The expectation there, from owner Jerry Jones on down, is simple: Win.
“I’ve been playing with that pressure for eight years and not many players can handle it,” Ladouceur said. “When we have some free agents come in from other teams, they’re like, ‘Wow you guys do that here?’
“It’s a completely different animal, this team. There’s the Dallas Cowboys and then there’s the other teams in the Dallas area . . . but it’s not really even close. There’s a lot of pressure, especially coming from our ownership and fans, they expect to win so when we can’t win everything kind of reverts back. It takes a toll after a while but the only thing you can do to take care of that is start winning.”
That’s easier said than done, though, in the ultra-competitive NFC East where Dallas finished third with an 8-8 record. The New York Giants (9-7) have won two Super Bowl titles since 2007 and the future looks bright in Washington (10-6) with star quarterback Robert Griffin III.

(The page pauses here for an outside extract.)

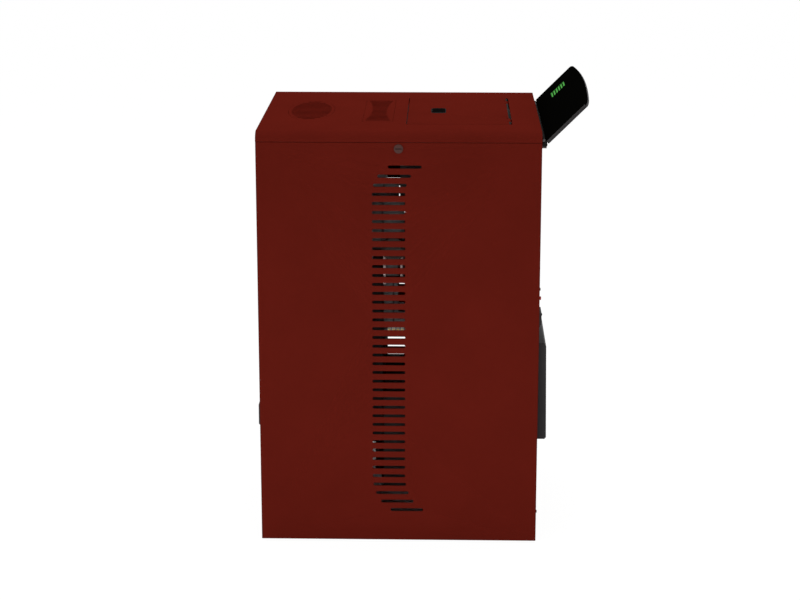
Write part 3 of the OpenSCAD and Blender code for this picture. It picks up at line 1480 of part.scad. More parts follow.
base_tray();
levelling_feet();
front_frame();
rear_frame();
side_panel_right();
side_panel_left();
cam_lock_right();
cam_lock_left();
top_cover();
front_top_grille();
rear_top_grille();
hopper_lid();
lid_pull_cup();
lid_hinge();
hopper();
display_frame();
display_glass();
display_screen();
display_hinge();
upper_front_panel();
plinth_panel();
door_frame();
door_glass();
glass_retainer();
door_gasket();
door_hinge_pins();
door_handle();
door_catch();
drawer_front();
ash_pan();
drawer_runners();
firebox();
firebox_liners();
baffle();
brazier();
brazier_support();
exchanger_hood();
hot_air_duct();
room_fan_housing();
room_fan_wheel();
room_fan_motor();
smoke_collector();
smoke_fan_housing();
smoke_fan_wheel();
smoke_fan_motor();
flue_socket();
air_intake();
igniter();
auger_tube();
auger_bush();
auger_screw();
gearmotor();
rear_panel();
rear_fan_cover();
mains_inlet();
power_switch();
safety_thermostat();
reset_button();
control_board();
pressure_switch();
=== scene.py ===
import bpy
import json
import math
from mathutils import Matrix, Vector


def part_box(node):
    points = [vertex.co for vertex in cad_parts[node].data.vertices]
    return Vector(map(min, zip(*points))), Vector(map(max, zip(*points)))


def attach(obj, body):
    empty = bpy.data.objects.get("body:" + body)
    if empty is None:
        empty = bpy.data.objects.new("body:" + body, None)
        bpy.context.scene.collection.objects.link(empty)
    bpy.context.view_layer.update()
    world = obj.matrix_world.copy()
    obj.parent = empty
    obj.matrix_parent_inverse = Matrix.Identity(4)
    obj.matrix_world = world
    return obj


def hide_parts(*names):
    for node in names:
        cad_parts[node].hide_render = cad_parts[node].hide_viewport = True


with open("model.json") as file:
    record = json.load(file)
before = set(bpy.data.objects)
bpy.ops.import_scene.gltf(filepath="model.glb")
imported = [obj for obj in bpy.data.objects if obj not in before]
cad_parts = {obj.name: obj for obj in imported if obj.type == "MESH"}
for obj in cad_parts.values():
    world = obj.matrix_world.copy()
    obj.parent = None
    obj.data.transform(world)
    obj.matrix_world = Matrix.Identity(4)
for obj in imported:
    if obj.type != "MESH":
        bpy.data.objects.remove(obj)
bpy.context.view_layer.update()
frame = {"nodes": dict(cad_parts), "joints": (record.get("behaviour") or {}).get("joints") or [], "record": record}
nodes = frame["nodes"]
bodies = frame["record"]["behaviour"]["bodies"]
bodyOf = {node: body for body, names in bodies.items() for node in names}
slotOf = {part["node"]: part["material_slot"] for part in frame["record"]["subparts"]}
jointAt = {joint["name"]: joint.get("pos_m") for joint in frame["joints"]}
mm = 0.001
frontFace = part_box("plinth_panel")[0].y    # the casing's front face
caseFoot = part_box("base_tray")[0].z        # the casing's bottom edge
print("frame loaded,", len(nodes), "nodes")


def at(x, back, up):
    # A point given in millimetres from the casing's middle, front face and bottom edge
    return Vector((x * mm, frontFace + back * mm, caseFoot + up * mm))


# Camera: beside the stove, a little above its middle, with its front at the left of the picture
view = {"place": (4.5011, 0.0562, 1.7106), "yaw": -1.411, "pitch": 14.011,
        "lens": 89.55, "sensor": 36, "shiftY": -0.05, "reach": 100}


def placeCamera():
    bpy.ops.object.camera_add(location=view["place"])
    camera = bpy.context.object
    yaw = math.radians(view["yaw"])
    pitch = math.radians(view["pitch"])
    level = math.cos(pitch)
    looking = Vector((-math.cos(yaw) * level, math.sin(yaw) * level, -math.sin(pitch)))
    camera.rotation_euler = looking.to_track_quat("-Z", "Y").to_euler()
    camera.data.lens = view["lens"]
    camera.data.sensor_width = view["sensor"]
    camera.data.shift_y = view["shiftY"]
    camera.data.clip_end = view["reach"]
    bpy.context.scene.camera = camera
    bpy.context.scene.view_settings.view_transform = "Standard"


placeCamera()
print("camera placed")


class Port:
    # One output of a node; sums written with it add Math nodes
    def __init__(self, finish, socket):
        self.finish = finish
        self.socket = socket

    def maths(self, operation, first, second):
        return self.finish.node("ShaderNodeMath", {"operation": operation}, {0: first, 1: second})

    def __add__(self, other):
        return self.maths("ADD", self, other)

    def __radd__(self, other):
        return self.maths("ADD", other, self)

    def __sub__(self, other):
        return self.maths("SUBTRACT", self, other)

    def __rsub__(self, other):
        return self.maths("SUBTRACT", other, self)

    def __mul__(self, other):
        return self.maths("MULTIPLY", self, other)

    def __rmul__(self, other):
        return self.maths("MULTIPLY", other, self)

    def __gt__(self, other):
        return self.maths("GREATER_THAN", self, other)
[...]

And Ladouceur expects the Philadelphia Eagles — who fired coach Andy Reid after a 4-12 record — to be improved under former Oregon coach Chip Kelly.
“My expectation every year is to win the NFC East,” Ladouceur said. “Do that and usually you go pretty far because it’s just so competitive.”
Playing for a Super Bowl winner and earning the right to wear that championship ring remains the top goal of every NFL player. But Ladouceur could also live with fulfilling his contract in Dallas.
“When I first started my goal was to make a roster, then it was to play for four years, then eight,” he said. “Now, if I can get to 12 years and play till I’m 36, I think that’s a pretty solid career in the NFL.”